И хоть я не был до конца уверен, что именно хочет он услышать — то ли то, что я еще буду, как говорят родители своим детям, «непослушным» (в его понимании — не вполне абсолютно и не слишком безоговорочно подчиняющимся), то ли он хотел знать, буду ли я вообще, — и тогда, когда эта боль ко мне пристраивалась, гнездилась во мне и размножалась, я неизменно был уверен, что не буду, что никогда больше не буду есть, пить, дышать, существовать, только бы он перестал бить. И я кричал «Не-е-ет!» или же иногда, когда у меня оставались силы произнести два слова подряд, одно за другим, «Ни буда!», так, на всякий случай не желая его, говорящего с силезским акцентом, обидеть правильным произношением. Случалось, хоть и значительно реже, он спрашивал о чем-то другом, обычно тогда, когда при наказании кто-нибудь присутствовал. Нет, речь вовсе не о присутствии грустных и сочувствующих глаз собаки, которая, как единственное из живых существ, не считая меня, знала тяжесть этого хлыста, которая, более того, знала его запах; о присутствии не собаки, а человека, третьего лица, то есть, например, матери или же сестры-старой-девы, брата-старого-холостяка, или же, что также случалось, хотя и крайне редко, в присутствии кого-то чужого, кого-нибудь из знакомых старого К., особенно тогда, когда тот приходил к нам со своим ребенком; особенно тогда, когда, заигравшись с тем же ребенком, я вдруг начинал слишком шуметь, или же, не приведи господь, бегая с тем же ребенком по комнате, задевал столик и разливал кофе, или же если наши игры каким-нибудь образом мешали разговору старого К. со знакомым.

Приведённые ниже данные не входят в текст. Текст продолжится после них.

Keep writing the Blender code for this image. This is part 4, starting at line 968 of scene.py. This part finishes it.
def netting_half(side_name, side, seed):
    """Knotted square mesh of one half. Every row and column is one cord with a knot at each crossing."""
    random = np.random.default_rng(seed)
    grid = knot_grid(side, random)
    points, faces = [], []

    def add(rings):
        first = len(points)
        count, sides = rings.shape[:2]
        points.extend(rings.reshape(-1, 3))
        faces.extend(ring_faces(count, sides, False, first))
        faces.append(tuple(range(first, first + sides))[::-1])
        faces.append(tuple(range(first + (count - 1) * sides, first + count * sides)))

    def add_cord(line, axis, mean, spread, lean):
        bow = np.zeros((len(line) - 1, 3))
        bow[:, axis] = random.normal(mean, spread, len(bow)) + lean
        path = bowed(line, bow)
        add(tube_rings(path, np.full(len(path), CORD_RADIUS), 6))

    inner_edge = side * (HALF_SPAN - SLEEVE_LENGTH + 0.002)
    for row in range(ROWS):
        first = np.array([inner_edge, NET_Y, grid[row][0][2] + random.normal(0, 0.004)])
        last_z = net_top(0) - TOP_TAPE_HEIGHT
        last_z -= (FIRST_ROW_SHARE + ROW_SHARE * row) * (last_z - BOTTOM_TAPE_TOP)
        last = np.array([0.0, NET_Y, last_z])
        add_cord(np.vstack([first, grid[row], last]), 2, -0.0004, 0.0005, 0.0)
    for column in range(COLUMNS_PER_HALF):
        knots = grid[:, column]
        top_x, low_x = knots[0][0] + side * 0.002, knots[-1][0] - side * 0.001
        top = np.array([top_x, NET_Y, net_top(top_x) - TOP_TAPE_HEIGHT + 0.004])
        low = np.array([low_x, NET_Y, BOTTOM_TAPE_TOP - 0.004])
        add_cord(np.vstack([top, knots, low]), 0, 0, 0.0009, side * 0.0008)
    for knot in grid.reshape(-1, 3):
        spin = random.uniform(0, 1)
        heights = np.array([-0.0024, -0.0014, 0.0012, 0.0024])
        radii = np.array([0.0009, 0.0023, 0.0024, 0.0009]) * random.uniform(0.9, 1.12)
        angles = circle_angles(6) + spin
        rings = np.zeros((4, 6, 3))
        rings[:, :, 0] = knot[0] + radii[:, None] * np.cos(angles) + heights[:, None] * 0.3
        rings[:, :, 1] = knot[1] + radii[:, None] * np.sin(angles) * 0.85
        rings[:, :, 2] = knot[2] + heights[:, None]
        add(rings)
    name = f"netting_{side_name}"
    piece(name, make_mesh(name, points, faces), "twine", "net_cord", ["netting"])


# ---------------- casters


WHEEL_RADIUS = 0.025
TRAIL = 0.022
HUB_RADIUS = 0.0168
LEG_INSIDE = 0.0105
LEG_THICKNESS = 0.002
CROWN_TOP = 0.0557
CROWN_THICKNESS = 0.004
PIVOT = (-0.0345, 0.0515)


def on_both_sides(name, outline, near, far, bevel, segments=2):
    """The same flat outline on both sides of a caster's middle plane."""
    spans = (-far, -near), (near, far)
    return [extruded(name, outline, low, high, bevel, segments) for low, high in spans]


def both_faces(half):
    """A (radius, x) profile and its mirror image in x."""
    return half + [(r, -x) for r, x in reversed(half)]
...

Тогда, даже если виноват был ребенок знакомого, которого старый К. не мог наказать, он демонстрировал, как следует воспитывать ребенка человечьей породы, хватал меня за ухо, говоря знакомому: «Прости, я на минуту», и выпроваживал меня в дальнюю комнату. А там он брал хлыст и бил, задавая специально приготовленный на случай присутствия третьих лиц вопрос, в каком-то смысле более точный и в то же время заранее освобождающий меня от многосложных ответов.